Copy the data exactly from the line that contains "for place, (x, y)" through the line that contains "for node in", keeping both end lines and leaving out everything else.
# # # # # # #
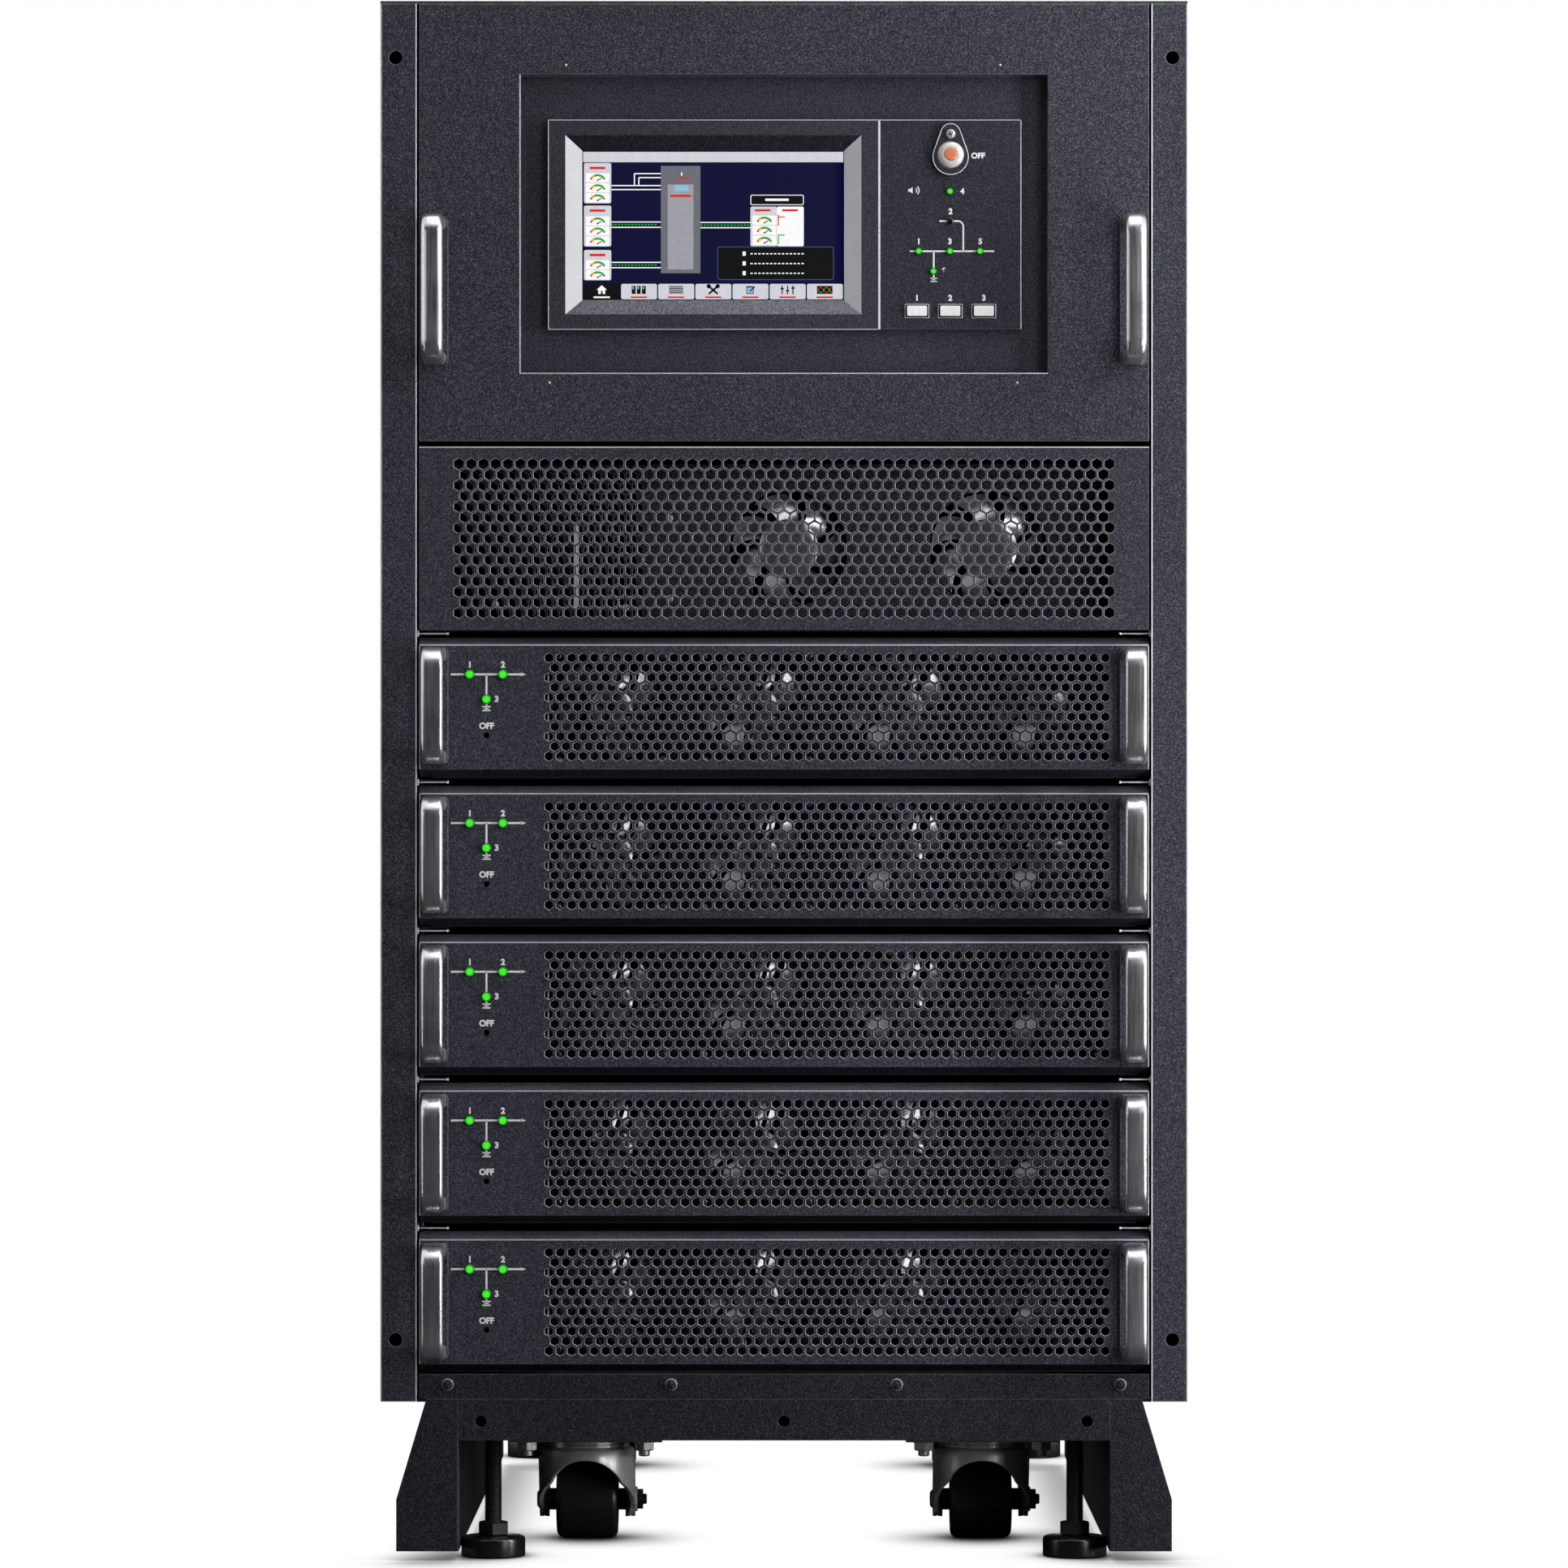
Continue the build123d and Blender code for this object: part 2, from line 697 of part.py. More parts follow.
def module_rotors(index):
    """The rotors of a module's four fans, each on its own motor body."""
    wall_front = front_y + bevel_depth + module_fan_setback
    hub = front_prism(0, 0, module_hub_radius, hub_sides, -module_fan_depth / 2,
                      module_fan_setback - module_fan_depth / 2)
    whole = rotor(hub, module_hub_radius, module_fan_bore - module_tip_gap, module_fan_depth, module_blade_count)
    return [Pos(x, wall_front + module_fan_depth / 2, z) * whole for x, z in module_fan_centres(index)]


def guide_rails():
    """L-shaped ledges on both walls, one pair under each module and one under the fan section."""
    rails = []
    front = front_y + ledge_setback
    back = front + ledge_depth
    for index in range(module_count + 1):
        top = ledge_top(index) - seat_gap
        rail = block(column_inner - ledge_width, column_inner, front, back, top - thin_sheet, top)
        rail += block(column_inner - thin_sheet, column_inner, front, back, top - ledge_lip, top)
        rails += [rail, mirror(rail, about=Plane.YZ)]
    return rails


def lower_cross_rail():
    """The rail across the front under the lowest module, folded back along its lower edge."""
    inner = panel_half_width
    rail = block(-inner, inner, front_y, front_y + sheet, skirt_top, skirt_top + rail_height)
    rail += block(-inner, inner, front_y, front_y + column_return, skirt_top, skirt_top + sheet)
    return rail


def base_skirt():
    """The plate under the cross rail, with three fixing holes."""
    skirt = block(-skirt_half_width, skirt_half_width, front_y, front_y + sheet, tray_bottom, skirt_top)
    for x, z in skirt_hole_places():
        skirt -= front_disc(x, z, skirt_hole_radius, front_y - cut_overrun, front_y + sheet + cut_overrun)
    return skirt


def stabiliser(side):
    """A side plate that runs down to the floor, with a flared wing folded out at the front."""
    run = block(
        stabiliser_inner, stabiliser_inner + sheet, front_y + sheet, rear_y - stabiliser_back,
        stabiliser_bottom, skirt_top - sheet,
    )
    fold = skirt_half_width
    top_out = stabiliser_inner + stabiliser_step_out + sheet
    wing = Polyline(
        (fold, skirt_top), (top_out, skirt_top), (top_out + stabiliser_flare, stabiliser_flare_z),
        (top_out + stabiliser_flare, stabiliser_bottom), (fold, stabiliser_bottom), close=True)
    plate = extrude(make_face(wing), amount=sheet)
    body = run + Pos(0, front_y + sheet, 0) * Rot(90, 0, 0) * plate
    return body if side > 0 else mirror(body, about=Plane.YZ)


def caster_places():
    """The four swivel axes, by name."""
    return {
        "front_left": (-caster_x, front_y + caster_setback),
        "front_right": (caster_x, front_y + caster_setback),
        "rear_left": (-caster_x, rear_y - caster_setback),
        "rear_right": (caster_x, rear_y - caster_setback),
    }


def caster_plates():
    """The four top plates, each with its bearing ring and kingpin."""
    plates = []
    z0 = caster_plate_bottom
    for x, y in caster_places().values():
        half_x = caster_plate_length / 2
        half_y = caster_plate_width / 2
        plate = block(x - half_x, x + half_x, y - half_y, y + half_y, z0, z0 + caster_plate_thick)
        plate += upright_prism(x, y, ring_radius, round_sides, z0 - ring_height, z0)
        plate += post(x, y, kingpin_radius, z0 - kingpin_reach, z0)
        plates.append(plate)
    return plates


def caster_fork(x, y):
    """A pressed fork: a round hood with an arched mouth, two tapering legs and its axle bolt."""
    axle_z = wheel_radius + wheel_lift
    axle_y = y + caster_trail
    half = fork_width / 2
    inside = half - fork_sheet
    behind = y + half + cut_overrun
    before = y - half - cut_overrun
    eye = Pos(axle_y, axle_z) * Circle(axle_z - fork_leg_end)
    crown = Pos(y, (fork_crown_bottom + fork_top) / 2) * Rectangle(fork_width, fork_top - fork_crown_bottom)
    profile = Plane.YZ * extrude(make_hull((eye + crown).edges()), amount=half, both=True)
    hood = upright_prism(0, y, half, round_sides, fork_leg_end, fork_top)
    hood -= upright_prism(0, y, inside, round_sides, fork_leg_end - cut_overrun, fork_top - fork_sheet)
    mouth = wheel_width / 2 + fork_mouth_gap
    hood -= front_prism(0, fork_arch_centre, mouth, round_sides, before, behind)
    hood -= block(-mouth, mouth, before, behind, fork_leg_end - cut_overrun, fork_arch_centre)
    wheel_gap = wheel_width / 2 + wheel_side_gap
    wheel_top = axle_z + wheel_radius + wheel_side_gap
    hood -= block(-wheel_gap, wheel_gap, y, behind, fork_leg_end - cut_overrun, wheel_top)
    hood &= profile
    root = Pos(y, (fork_crown_bottom + fork_top) / 2) * Rectangle(fork_leg_width, fork_top - fork_crown_bottom)
    leg = Plane.YZ * extrude(make_hull((eye + root).edges()), amount=fork_sheet)
    fork = hood + Pos(inside, 0, 0) * leg + Pos(-half, 0, 0) * leg
    fork -= post(0, y, kingpin_radius + running_gap, fork_top - fork_sheet - cut_overrun, fork_top + cut_overrun)
    axle = Rot(0, 90, 0) * extrude(RegularPolygon(axle_radius, bore_sides), amount=inside, both=True)
    head = Rot(0, 90, 0) * hexagon(axle_head_flats, axle_head_height)
    gap = inside - wheel_width / 2 - seat_gap
    sleeve = Rot(0, 90, 0) * extrude(RegularPolygon(sleeve_radius, bore_sides), amount=gap / 2, both=True)
    for side in (-1, 1):
        axle += Pos(side * (half + axle_head_height / 2), 0, 0) * head
        axle += Pos(side * (inside - gap / 2), 0, 0) * sleeve
    return Pos(x, 0, 0) * (fork + Pos(0, axle_y, axle_z) * axle)


def caster_wheel(x, y):
    """A wheel with chamfered shoulders, bored for its axle."""
    wheel = extrude(RegularPolygon(wheel_radius, wheel_sides), amount=wheel_width / 2, both=True)
    rims = wheel.edges().group_by(Axis.Z)
    wheel = chamfer(rims[0] + rims[-1], wheel_round)
    wheel -= Cylinder(axle_radius + running_gap, wheel_width + cut_overrun)
    return Pos(x, y + caster_trail, wheel_radius + wheel_lift) * Rot(0, 90, 0) * wheel


def foot_places():
    """The four levelling feet, as (x, y)."""
    return [(x, y) for x in (-foot_x, foot_x) for y in (front_y + foot_setback_front, rear_y - foot_setback_rear)]


def levelling_feet():
    """Four screw feet: a domed pad, a lock nut and a stud up into the tray."""
    feet = []
    pad = upright_prism(0, 0, foot_radius, round_sides, 0, foot_height)
    pad = chamfer(pad.edges().group_by(Axis.Z)[-1], foot_height - foot_wall)
    nut = Pos(0, 0, foot_nut_bottom + foot_nut_height / 2) * hexagon(foot_nut_flats, foot_nut_height)
    stud = upright_prism(0, 0, stud_radius, bore_sides, foot_height - sheet, tray_bottom + sheet + foot_nut_height)
    foot = pad + stud + nut
    for x, y in foot_places():
        feet.append(Pos(x, y, 0) * foot)
    return feet


save("side_panel_left", side_panel(-1))
save("side_panel_right", side_panel(1))
save("chassis_walls", Compound(chassis_walls()))
save("top_cover", top_cover())
save("floor_tray", floor_tray())
save("rear_panel", rear_panel())
save("header_panel", header_panel())
save("header_recess_pan", recess_pan())
save("header_handles", Compound(handle_pair(recess_bottom + header_handle_rise, header_handle_height)))
save("display_bezel", display_bezel())
save("display_screen", display_screen())
save("control_panel", control_panel())
save("epo_guard", epo_guard())
save("epo_button", epo_button())
for name, across in key_places:
    save(name, control_key(across))
save("fan_section_grille", fan_section_grille())
save("fan_section_plate", Compound(fan_section_plate()))
save("header_fan_frames", Compound(fan_frames()))
for name, x in zip(("header_fan_rotor_left", "header_fan_rotor_right"), fan_places):
    save(name, header_rotor(x))
save("guide_rails", Compound(guide_rails()))
save("lower_cross_rail", lower_cross_rail())
save("base_skirt", base_skirt())
save("base_side_plate_left", stabiliser(-1))
save("base_side_plate_right", stabiliser(1))
save("caster_plates", Compound(caster_plates()))
for place, (x, y) in caster_places().items():
    save("caster_fork_" + place, caster_fork(x, y))
    save("caster_wheel_" + place, caster_wheel(x, y))
save("levelling_feet", Compound(levelling_feet()))
for index in range(module_count):
    name = "module_" + str(module_count - index)
    handles = handle_pair(face_bottom(index) + module_handle_rise, face_height - module_handle_rise - module_handle_drop)
    save(name + "_front", module_front(index))
    save(name + "_handles", Compound(handles))
    save(name + "_case", module_case(index))
    save(name + "_fan_rotors", Compound(module_rotors(index)))
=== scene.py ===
"""Looks of the modular UPS cabinet: finishes, perforated sheets, fans, handles, screen, casters and feet."""
import math

import bmesh
import bpy
from mathutils import Matrix, Vector


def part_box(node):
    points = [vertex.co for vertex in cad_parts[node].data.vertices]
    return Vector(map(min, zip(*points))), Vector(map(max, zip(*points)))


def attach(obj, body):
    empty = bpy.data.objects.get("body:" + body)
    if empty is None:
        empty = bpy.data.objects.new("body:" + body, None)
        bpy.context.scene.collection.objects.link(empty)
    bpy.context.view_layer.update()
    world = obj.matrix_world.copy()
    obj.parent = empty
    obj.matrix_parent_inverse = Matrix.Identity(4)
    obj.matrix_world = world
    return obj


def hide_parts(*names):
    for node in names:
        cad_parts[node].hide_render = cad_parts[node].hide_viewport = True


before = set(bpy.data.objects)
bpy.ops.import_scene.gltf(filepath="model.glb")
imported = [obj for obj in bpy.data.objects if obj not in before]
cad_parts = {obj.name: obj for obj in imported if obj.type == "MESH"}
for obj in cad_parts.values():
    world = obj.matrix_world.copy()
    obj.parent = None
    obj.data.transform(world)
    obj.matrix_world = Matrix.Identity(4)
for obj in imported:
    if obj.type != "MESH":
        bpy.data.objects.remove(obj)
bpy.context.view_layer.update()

# Units and the cabinet's own planes
MM = 0.001
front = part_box("header_panel")[0].y
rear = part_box("side_panel_left")[1].y
middle_height = 0.4662
module_names = ["module_" + str(number) for number in range(1, 6)]
quarter_turn = math.pi / 2
half_turn = math.pi
full_turn = math.tau
slab_faces = [(0, 1, 2, 3), (7, 6, 5, 4), (0, 4, 5, 1), (1, 5, 6, 2), (2, 6, 7, 3), (3, 7, 4, 0)]
block_faces = [(0, 2, 3, 1), (4, 5, 7, 6), (0, 1, 5, 4), (2, 6, 7, 3), (0, 4, 6, 2), (1, 3, 7, 5)]
smooth_limit = math.radians(32)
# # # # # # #
> _Result for this task_:
for place, (x, y) in caster_places().items():
    save("caster_fork_" + place, caster_fork(x, y))
    save("caster_wheel_" + place, caster_wheel(x, y))
save("levelling_feet", Compound(levelling_feet()))
for index in range(module_count):
    name = "module_" + str(module_count - index)
    handles = handle_pair(face_bottom(index) + module_handle_rise, face_height - module_handle_rise - module_handle_drop)
    save(name + "_front", module_front(index))
    save(name + "_handles", Compound(handles))
    save(name + "_case", module_case(index))
    save(name + "_fan_rotors", Compound(module_rotors(index)))
=== scene.py ===
"""Looks of the modular UPS cabinet: finishes, perforated sheets, fans, handles, screen, casters and feet."""
import math

import bmesh
import bpy
from mathutils import Matrix, Vector


def part_box(node):
    points = [vertex.co for vertex in cad_parts[node].data.vertices]
    return Vector(map(min, zip(*points))), Vector(map(max, zip(*points)))


def attach(obj, body):
    empty = bpy.data.objects.get("body:" + body)
    if empty is None:
        empty = bpy.data.objects.new("body:" + body, None)
        bpy.context.scene.collection.objects.link(empty)
    bpy.context.view_layer.update()
    world = obj.matrix_world.copy()
    obj.parent = empty
    obj.matrix_parent_inverse = Matrix.Identity(4)
    obj.matrix_world = world
    return obj


def hide_parts(*names):
    for node in names:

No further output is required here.